Request. Retype the listing that follows, word for word.

Recorded data.

▬▬▬

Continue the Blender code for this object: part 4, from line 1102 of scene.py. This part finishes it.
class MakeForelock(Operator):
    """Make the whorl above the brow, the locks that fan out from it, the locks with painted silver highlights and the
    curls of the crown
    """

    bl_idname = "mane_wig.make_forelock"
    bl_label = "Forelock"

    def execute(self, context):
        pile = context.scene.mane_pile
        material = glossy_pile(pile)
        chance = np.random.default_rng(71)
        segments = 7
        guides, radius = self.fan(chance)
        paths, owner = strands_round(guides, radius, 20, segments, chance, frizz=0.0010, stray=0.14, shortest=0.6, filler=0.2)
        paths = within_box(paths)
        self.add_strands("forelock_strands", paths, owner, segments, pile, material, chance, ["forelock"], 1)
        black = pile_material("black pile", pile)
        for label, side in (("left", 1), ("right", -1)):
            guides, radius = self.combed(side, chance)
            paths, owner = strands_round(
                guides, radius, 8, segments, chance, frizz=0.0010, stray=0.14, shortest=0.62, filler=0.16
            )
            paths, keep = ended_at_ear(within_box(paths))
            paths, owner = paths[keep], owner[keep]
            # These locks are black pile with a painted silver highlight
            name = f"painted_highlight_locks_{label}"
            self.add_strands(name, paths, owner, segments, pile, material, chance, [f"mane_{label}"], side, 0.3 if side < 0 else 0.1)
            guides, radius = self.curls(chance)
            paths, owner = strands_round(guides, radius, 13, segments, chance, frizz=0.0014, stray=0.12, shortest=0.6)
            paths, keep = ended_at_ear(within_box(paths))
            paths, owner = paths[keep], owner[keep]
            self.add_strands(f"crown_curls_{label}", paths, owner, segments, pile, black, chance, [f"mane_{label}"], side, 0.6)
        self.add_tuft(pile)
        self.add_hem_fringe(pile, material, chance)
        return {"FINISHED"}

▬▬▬

Expected answer.
Continue the Blender code for this object: part 4, from line 1102 of scene.py. This part finishes it.
class MakeForelock(Operator):
    """Make the whorl above the brow, the locks that fan out from it, the locks with painted silver highlights and the
    curls of the crown
    """

    bl_idname = "mane_wig.make_forelock"
    bl_label = "Forelock"

    def execute(self, context):
        pile = context.scene.mane_pile
        material = glossy_pile(pile)
        chance = np.random.default_rng(71)
        segments = 7
        guides, radius = self.fan(chance)
        paths, owner = strands_round(guides, radius, 20, segments, chance, frizz=0.0010, stray=0.14, shortest=0.6, filler=0.2)
        paths = within_box(paths)
        self.add_strands("forelock_strands", paths, owner, segments, pile, material, chance, ["forelock"], 1)
        black = pile_material("black pile", pile)
        for label, side in (("left", 1), ("right", -1)):
            guides, radius = self.combed(side, chance)
            paths, owner = strands_round(
                guides, radius, 8, segments, chance, frizz=0.0010, stray=0.14, shortest=0.62, filler=0.16
            )
            paths, keep = ended_at_ear(within_box(paths))
            paths, owner = paths[keep], owner[keep]
            # These locks are black pile with a painted silver highlight
            name = f"painted_highlight_locks_{label}"
            self.add_strands(name, paths, owner, segments, pile, material, chance, [f"mane_{label}"], side, 0.3 if side < 0 else 0.1)
            guides, radius = self.curls(chance)
            paths, owner = strands_round(guides, radius, 13, segments, chance, frizz=0.0014, stray=0.12, shortest=0.6)
            paths, keep = ended_at_ear(within_box(paths))
            paths, owner = paths[keep], owner[keep]
            self.add_strands(f"crown_curls_{label}", paths, owner, segments, pile, black, chance, [f"mane_{label}"], side, 0.6)
        self.add_tuft(pile)
        self.add_hem_fringe(pile, material, chance)
        return {"FINISHED"}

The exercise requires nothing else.